# [Source material]
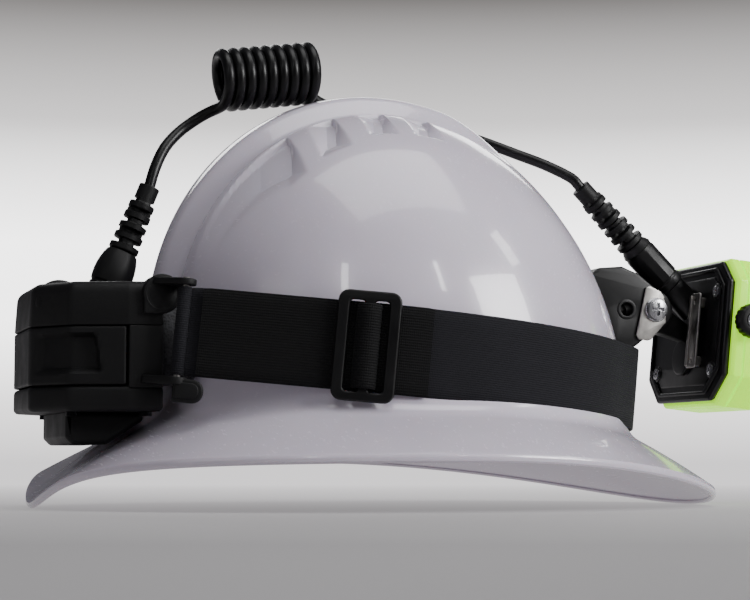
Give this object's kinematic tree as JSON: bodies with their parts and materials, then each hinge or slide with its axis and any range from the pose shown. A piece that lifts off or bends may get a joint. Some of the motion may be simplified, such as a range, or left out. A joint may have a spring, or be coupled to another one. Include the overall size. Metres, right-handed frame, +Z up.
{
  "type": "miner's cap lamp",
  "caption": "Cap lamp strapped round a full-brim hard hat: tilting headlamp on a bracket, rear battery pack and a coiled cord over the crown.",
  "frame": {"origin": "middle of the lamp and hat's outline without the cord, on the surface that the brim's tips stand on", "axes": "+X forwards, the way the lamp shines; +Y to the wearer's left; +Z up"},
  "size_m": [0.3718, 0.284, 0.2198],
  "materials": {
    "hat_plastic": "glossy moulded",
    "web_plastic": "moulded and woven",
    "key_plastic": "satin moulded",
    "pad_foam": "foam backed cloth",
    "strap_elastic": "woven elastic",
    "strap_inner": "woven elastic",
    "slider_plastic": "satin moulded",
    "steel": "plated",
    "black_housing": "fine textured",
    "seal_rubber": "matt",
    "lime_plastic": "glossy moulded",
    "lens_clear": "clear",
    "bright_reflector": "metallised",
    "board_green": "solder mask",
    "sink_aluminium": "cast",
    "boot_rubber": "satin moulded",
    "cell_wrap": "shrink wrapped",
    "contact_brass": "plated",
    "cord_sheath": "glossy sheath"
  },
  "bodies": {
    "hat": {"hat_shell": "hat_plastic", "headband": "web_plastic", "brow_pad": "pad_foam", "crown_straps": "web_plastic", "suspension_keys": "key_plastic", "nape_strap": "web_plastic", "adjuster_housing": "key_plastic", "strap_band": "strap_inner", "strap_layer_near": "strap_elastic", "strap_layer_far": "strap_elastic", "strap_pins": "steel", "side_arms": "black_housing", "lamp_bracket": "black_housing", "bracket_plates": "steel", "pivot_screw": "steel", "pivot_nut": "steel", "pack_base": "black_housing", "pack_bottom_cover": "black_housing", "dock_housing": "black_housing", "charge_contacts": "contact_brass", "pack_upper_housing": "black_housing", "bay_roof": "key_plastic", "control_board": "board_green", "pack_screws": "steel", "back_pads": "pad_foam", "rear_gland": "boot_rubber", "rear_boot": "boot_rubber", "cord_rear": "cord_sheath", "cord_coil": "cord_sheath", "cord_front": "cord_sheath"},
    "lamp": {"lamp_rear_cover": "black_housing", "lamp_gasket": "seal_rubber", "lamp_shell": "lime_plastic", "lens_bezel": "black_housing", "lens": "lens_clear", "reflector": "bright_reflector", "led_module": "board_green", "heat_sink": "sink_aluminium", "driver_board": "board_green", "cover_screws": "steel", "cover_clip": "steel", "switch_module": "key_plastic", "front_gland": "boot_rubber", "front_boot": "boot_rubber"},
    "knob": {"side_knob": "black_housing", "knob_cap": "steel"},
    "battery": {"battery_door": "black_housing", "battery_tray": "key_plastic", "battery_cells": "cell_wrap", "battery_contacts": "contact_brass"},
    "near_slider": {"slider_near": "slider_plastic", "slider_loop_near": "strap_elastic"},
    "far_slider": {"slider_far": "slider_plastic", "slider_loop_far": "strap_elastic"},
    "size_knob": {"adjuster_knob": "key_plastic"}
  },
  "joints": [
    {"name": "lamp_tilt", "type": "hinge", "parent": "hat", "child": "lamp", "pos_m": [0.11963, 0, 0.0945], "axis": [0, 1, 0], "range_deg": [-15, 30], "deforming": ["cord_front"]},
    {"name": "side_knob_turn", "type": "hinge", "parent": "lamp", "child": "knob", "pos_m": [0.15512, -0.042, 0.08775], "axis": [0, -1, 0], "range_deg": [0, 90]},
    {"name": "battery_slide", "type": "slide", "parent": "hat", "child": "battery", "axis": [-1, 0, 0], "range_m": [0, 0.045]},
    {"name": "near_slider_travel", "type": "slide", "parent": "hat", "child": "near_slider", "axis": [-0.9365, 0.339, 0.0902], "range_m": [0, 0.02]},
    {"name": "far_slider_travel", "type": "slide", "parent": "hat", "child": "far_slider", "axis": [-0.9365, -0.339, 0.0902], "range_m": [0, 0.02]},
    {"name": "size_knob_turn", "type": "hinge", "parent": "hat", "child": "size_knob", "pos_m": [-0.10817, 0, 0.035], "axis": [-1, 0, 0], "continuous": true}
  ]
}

# [Requirement]
Set out the complete listing exactly as shown.

# [Exercise answer]
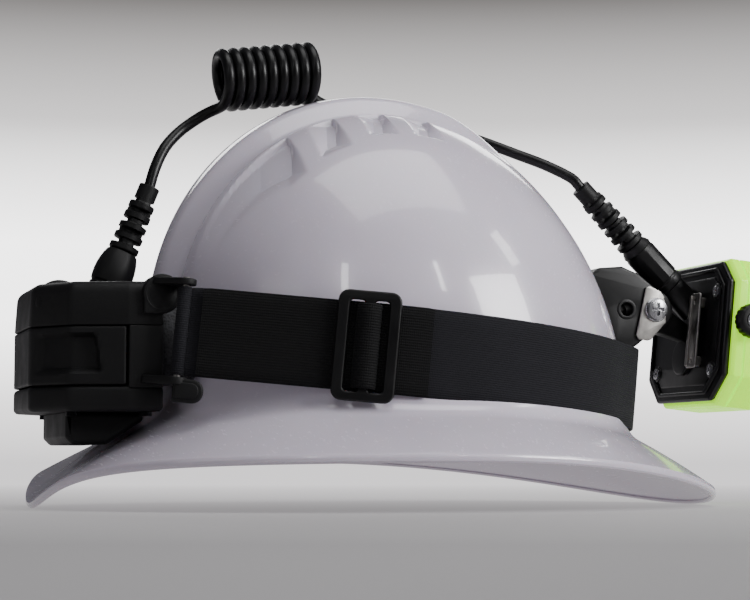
Give this object's kinematic tree as JSON: bodies with their parts and materials, then each hinge or slide with its axis and any range from the pose shown. A piece that lifts off or bends may get a joint. Some of the motion may be simplified, such as a range, or left out. A joint may have a spring, or be coupled to another one. Include the overall size. Metres, right-handed frame, +Z up.
{
  "type": "miner's cap lamp",
  "caption": "Cap lamp strapped round a full-brim hard hat: tilting headlamp on a bracket, rear battery pack and a coiled cord over the crown.",
  "frame": {"origin": "middle of the lamp and hat's outline without the cord, on the surface that the brim's tips stand on", "axes": "+X forwards, the way the lamp shines; +Y to the wearer's left; +Z up"},
  "size_m": [0.3718, 0.284, 0.2198],
  "materials": {
    "hat_plastic": "glossy moulded",
    "web_plastic": "moulded and woven",
    "key_plastic": "satin moulded",
    "pad_foam": "foam backed cloth",
    "strap_elastic": "woven elastic",
    "strap_inner": "woven elastic",
    "slider_plastic": "satin moulded",
    "steel": "plated",
    "black_housing": "fine textured",
    "seal_rubber": "matt",
    "lime_plastic": "glossy moulded",
    "lens_clear": "clear",
    "bright_reflector": "metallised",
    "board_green": "solder mask",
    "sink_aluminium": "cast",
    "boot_rubber": "satin moulded",
    "cell_wrap": "shrink wrapped",
    "contact_brass": "plated",
    "cord_sheath": "glossy sheath"
  },
  "bodies": {
    "hat": {"hat_shell": "hat_plastic", "headband": "web_plastic", "brow_pad": "pad_foam", "crown_straps": "web_plastic", "suspension_keys": "key_plastic", "nape_strap": "web_plastic", "adjuster_housing": "key_plastic", "strap_band": "strap_inner", "strap_layer_near": "strap_elastic", "strap_layer_far": "strap_elastic", "strap_pins": "steel", "side_arms": "black_housing", "lamp_bracket": "black_housing", "bracket_plates": "steel", "pivot_screw": "steel", "pivot_nut": "steel", "pack_base": "black_housing", "pack_bottom_cover": "black_housing", "dock_housing": "black_housing", "charge_contacts": "contact_brass", "pack_upper_housing": "black_housing", "bay_roof": "key_plastic", "control_board": "board_green", "pack_screws": "steel", "back_pads": "pad_foam", "rear_gland": "boot_rubber", "rear_boot": "boot_rubber", "cord_rear": "cord_sheath", "cord_coil": "cord_sheath", "cord_front": "cord_sheath"},
    "lamp": {"lamp_rear_cover": "black_housing", "lamp_gasket": "seal_rubber", "lamp_shell": "lime_plastic", "lens_bezel": "black_housing", "lens": "lens_clear", "reflector": "bright_reflector", "led_module": "board_green", "heat_sink": "sink_aluminium", "driver_board": "board_green", "cover_screws": "steel", "cover_clip": "steel", "switch_module": "key_plastic", "front_gland": "boot_rubber", "front_boot": "boot_rubber"},
    "knob": {"side_knob": "black_housing", "knob_cap": "steel"},
    "battery": {"battery_door": "black_housing", "battery_tray": "key_plastic", "battery_cells": "cell_wrap", "battery_contacts": "contact_brass"},
    "near_slider": {"slider_near": "slider_plastic", "slider_loop_near": "strap_elastic"},
    "far_slider": {"slider_far": "slider_plastic", "slider_loop_far": "strap_elastic"},
    "size_knob": {"adjuster_knob": "key_plastic"}
  },
  "joints": [
    {"name": "lamp_tilt", "type": "hinge", "parent": "hat", "child": "lamp", "pos_m": [0.11963, 0, 0.0945], "axis": [0, 1, 0], "range_deg": [-15, 30], "deforming": ["cord_front"]},
    {"name": "side_knob_turn", "type": "hinge", "parent": "lamp", "child": "knob", "pos_m": [0.15512, -0.042, 0.08775], "axis": [0, -1, 0], "range_deg": [0, 90]},
    {"name": "battery_slide", "type": "slide", "parent": "hat", "child": "battery", "axis": [-1, 0, 0], "range_m": [0, 0.045]},
    {"name": "near_slider_travel", "type": "slide", "parent": "hat", "child": "near_slider", "axis": [-0.9365, 0.339, 0.0902], "range_m": [0, 0.02]},
    {"name": "far_slider_travel", "type": "slide", "parent": "hat", "child": "far_slider", "axis": [-0.9365, -0.339, 0.0902], "range_m": [0, 0.02]},
    {"name": "size_knob_turn", "type": "hinge", "parent": "hat", "child": "size_knob", "pos_m": [-0.10817, 0, 0.035], "axis": [-1, 0, 0], "continuous": true}
  ]
}